RunCloud gives you more than uptime alerts – it keeps your servers healthy, fast, and self-healing.
Start your free RunCloud trial today and experience how much uptime improves when your infrastructure manages itself.
FAQs on Free Uptime Robot Alternatives
What is the best free uptime tool?
Uptime Kuma is widely considered the best free uptime tool if you can host it yourself. It offers unlimited monitors and is completely open-source. If you want a managed service that requires no setup, then you can consider Better Uptime.
How does Uptime Kuma work?
Uptime Kuma works by periodically sending requests to your defined services, such as websites (HTTP/S), ports (TCP), or DNS records, to check their status. If a check fails to receive the expected response within a set time, it triggers a notification through one of its many integrated channels, like Slack or Telegram.
Is there a good self‑hosted monitor?
Yes, Uptime Kuma is an excellent and incredibly popular self-hosted uptime monitor that is both feature-rich and easy to deploy using Docker. It provides a modern user interface and extensive notification options without any subscription fees or limitations on the number of monitors.
What is the cheapest Pingdom alternative?
The cheapest Pingdom alternative is a free, self-hosted solution like Uptime Kuma, where your only cost is the minimal server resources to run it. If you prefer a managed SaaS product, Pulsetic’s generous free plan is a powerful and cost-effective alternative to Pingdom’s paid plans.

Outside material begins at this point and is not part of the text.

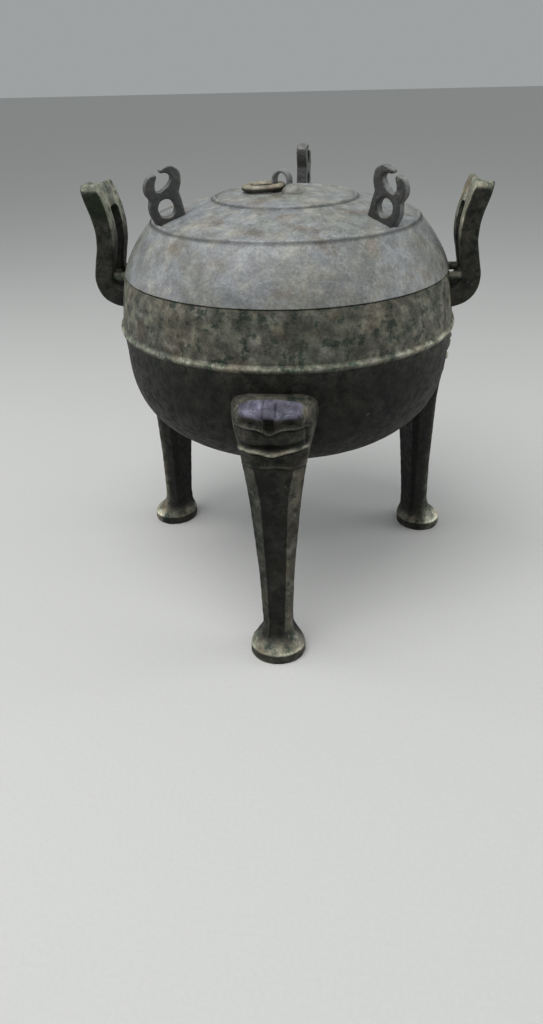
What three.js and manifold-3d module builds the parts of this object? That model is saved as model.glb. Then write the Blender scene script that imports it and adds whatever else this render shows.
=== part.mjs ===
// Lidded bronze ding: a round cooking and offering vessel on three hoofed legs with animal masks,
// with two upright ears on its wall, a domed lid with three hooked knobs, and a loose ring.
// Units are millimetres, +Z is up, and the feet stand on z = 0. The origin is the middle of the
// object's box at floor level, so the axis of the bowl lies a little behind it.

import * as THREE from 'three';
import { mergeVertices } from 'three/addons/utils/BufferGeometryUtils.js';
import Module from 'manifold-3d';

const wasm = await Module();
wasm.setup();

// Heights above the floor.
const bowlBottom = 150;
const ridgeHeight = 275.7;
const mouthHeight = 322.8;
const cordOuterHeight = 369.4;
const cordInnerHeight = 385.8;
const lidTop = 390.5;

// Radii from the axis of the bowl.
const ridgeRadius = 160;
const bowlRadius = 155.9;
const wallFootRadius = 157.2;
const mouthRadius = 151.3;
const cordOuterRadius = 121.6;
const cordInnerRadius = 64.6;
const footReach = 194.3;

// Casting thicknesses and the play between pieces that touch.
const wall = 4.5;
const lidWall = 4.2;
const play = 0.3;

// The lip inside the mouth that keeps the lid in place.
const lipHeight = 7;
const lipRadius = 143.5;
const lipWall = 3.5;
const edgeChamfer = 0.9;

// Raised cords.
const ridgeHalf = 4.2;
const cordHalf = 2;
const cordRise = 1.5;
const crownMiddleRadius = (cordOuterRadius + cordInnerRadius) / 2;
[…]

What is the best open source uptime monitor?
Uptime Kuma stands out as the best free open-source monitor for its quick setup, clean interface, and complete feature set. It delivers a polished, premium experience that competes with paid services, all while being completely free and community-driven.
Are free uptime tools accurate enough?
Yes, for the vast majority of use cases like websites, blogs, and APIs, free uptime tools are more than accurate enough for reliable monitoring. They typically use multiple global check locations to confirm downtime and prevent false positives, making them a dependable choice for most users.